If widening to 9m is not seen as feasible, we instead suggest an arrangement with softer separation: two 2m footpaths each side, edges by 0.3m chamfered kerbs (as specified by Auckland Transport for future cycleways) with a 2.5m bike / scooter lane in the centre. This would be narrower, but still provide visual and physical separation. The gently ramped kerb ensures that the narrower width works well for crowded periods when pedestrians might occupy the whole space.

We’ve also asked the team to review the following issues:

  • People will want to stop on the bridge itself to take photos, with knock-on effects on through-travel. To clear the path for those moving through, consider adding slightly elevated viewing platforms at the widened abutment areas.
  • The proposed design has a diagonal central joint where the two bridge parts connect. Please ensure the ‘seam’ is robustly designed not to catch the wheels of bikes, scooters, wheelchairs, etc (including skinny road-bike tires).
  • For the gate-systems at each end, please don’t reintroduce central pillars! These are a significant collision hazard, especially bollard-width or narrower. In a crowd, a thin bollard can easily be missed, leading even slow riders to crash.
  • Please ensure bike access during construction, i.e. not detouring bikes around the basin while pedestrians (and scooters? and wheelchair users?) continue to have direct access. Depending on the conditions, we acknowledge that dismounting while crossing may be necessary for safety.

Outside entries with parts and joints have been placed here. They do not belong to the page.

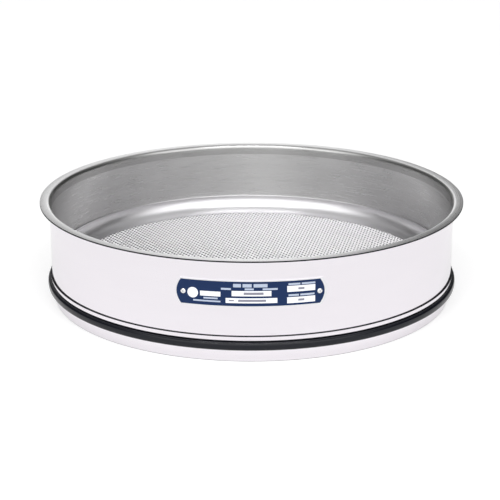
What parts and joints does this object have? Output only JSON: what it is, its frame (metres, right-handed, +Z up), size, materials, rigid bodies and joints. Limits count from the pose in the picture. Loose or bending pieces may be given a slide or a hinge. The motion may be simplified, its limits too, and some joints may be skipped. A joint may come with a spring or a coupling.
{
  "type": "test sieve",
  "caption": "Round steel laboratory sieve with woven wire cloth, a rolled-out rim, a skirt that fits into a like sieve's top, and a rubber ring.",
  "frame": {"origin": "centre of the skirt's bottom edge, on the surface that the sieve stands on", "axes": "+Z up along the sieve's axis, -Y towards the name plate, +X to the right of someone who faces the plate"},
  "size_m": [0.316, 0.316, 0.074],
  "materials": {
    "frame_steel": "polished outside, satin inside",
    "cloth_steel": "drawn wire",
    "ring_rubber": "semi-gloss",
    "plate_metal": "dark printed field with a bare edge",
    "stud_steel": "satin"
  },
  "bodies": {
    "root": {"upper_frame": "frame_steel", "retaining_ring": "frame_steel", "skirt": "frame_steel", "wire_cloth": "cloth_steel", "o_ring": "ring_rubber", "name_plate": "plate_metal", "stud_left": "stud_steel", "stud_right": "stud_steel"}
  },
  "joints": []
}
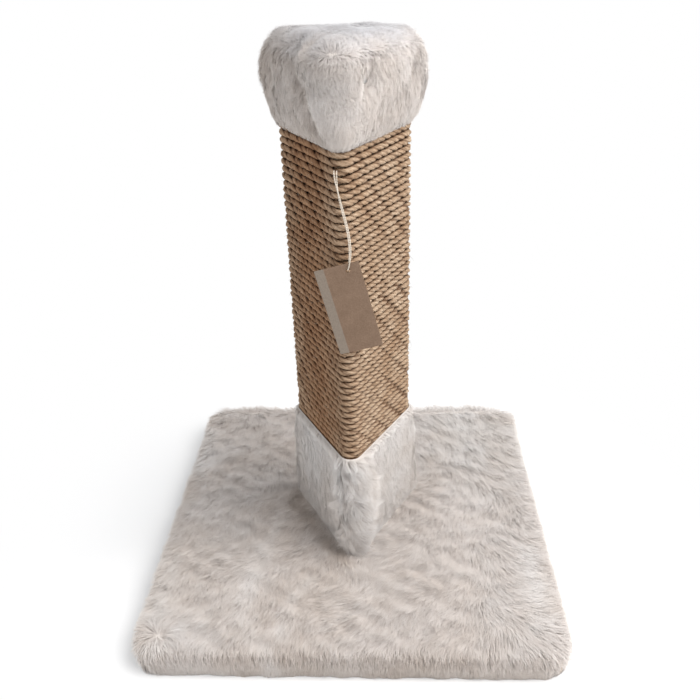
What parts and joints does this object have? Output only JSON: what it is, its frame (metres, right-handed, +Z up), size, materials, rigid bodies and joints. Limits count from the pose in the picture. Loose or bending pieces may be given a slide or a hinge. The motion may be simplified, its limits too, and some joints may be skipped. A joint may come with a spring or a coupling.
{
  "type": "cat scratching post",
  "caption": "Floor-standing scratching post: a rope-wound triangular post with a plush collar and padded cap, on a square plush-covered board, with a plain card on twine.",
  "frame": {"origin": "centre of the underside of the base, on the floor", "axes": "+Z up along the post; -Y towards the front corner of the post, where the card hangs"},
  "size_m": [0.47, 0.47, 0.6],
  "materials": {
    "board_wood": "sawn",
    "core_wood": "planed",
    "plush": "long pile",
    "lining_felt": "needled felt",
    "sisal": "three-strand twisted rope",
    "foam": "open cell foam",
    "steel": "zinc plated",
    "kraft_card": "uncoated card",
    "twine": "two-ply twisted"
  },
  "bodies": {
    "post": {"base_board": "board_wood", "base_fur": "plush", "base_lining": "lining_felt", "hem_staples": "steel", "post_side_back": "core_wood", "post_side_left": "core_wood", "post_side_right": "core_wood", "post_foot_block": "core_wood", "post_head_block": "core_wood", "side_nails": "steel", "post_screws": "steel", "rope_lower": "sisal", "rope_upper": "sisal", "rope_nails": "steel", "collar_fur": "plush", "collar_staples": "steel", "cap_pad": "foam", "cap_fur": "plush", "cap_tacks": "steel"},
    "hang_string": {"tag_string": "twine"},
    "hang_tag": {"tag_card": "kraft_card"}
  },
  "joints": [
    {"name": "string_lift", "type": "hinge", "parent": "post", "child": "hang_string", "pos_m": [-0.00435, -0.079, 0.4946], "axis": [-1, 0, 0], "range_deg": [0, 80]},
    {"name": "tag_turn", "type": "hinge", "parent": "hang_string", "child": "hang_tag", "pos_m": [0.0044, -0.0802, 0.3989], "axis": [0, -1, 0], "range_deg": [-90, 90]}
  ]
}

We’re also glad to confirm that the future bridge won’t require riders to dismount, but rather to slow down as appropriate and behave in a safe and polite fashion. We nevertheless reiterate the request for separated bike/ scooter space.

That’s our feedback in a nutshell – our thanks to Panuku and the design team for the opportunity to provide comment. Now, over to you. What are your thoughts and questions?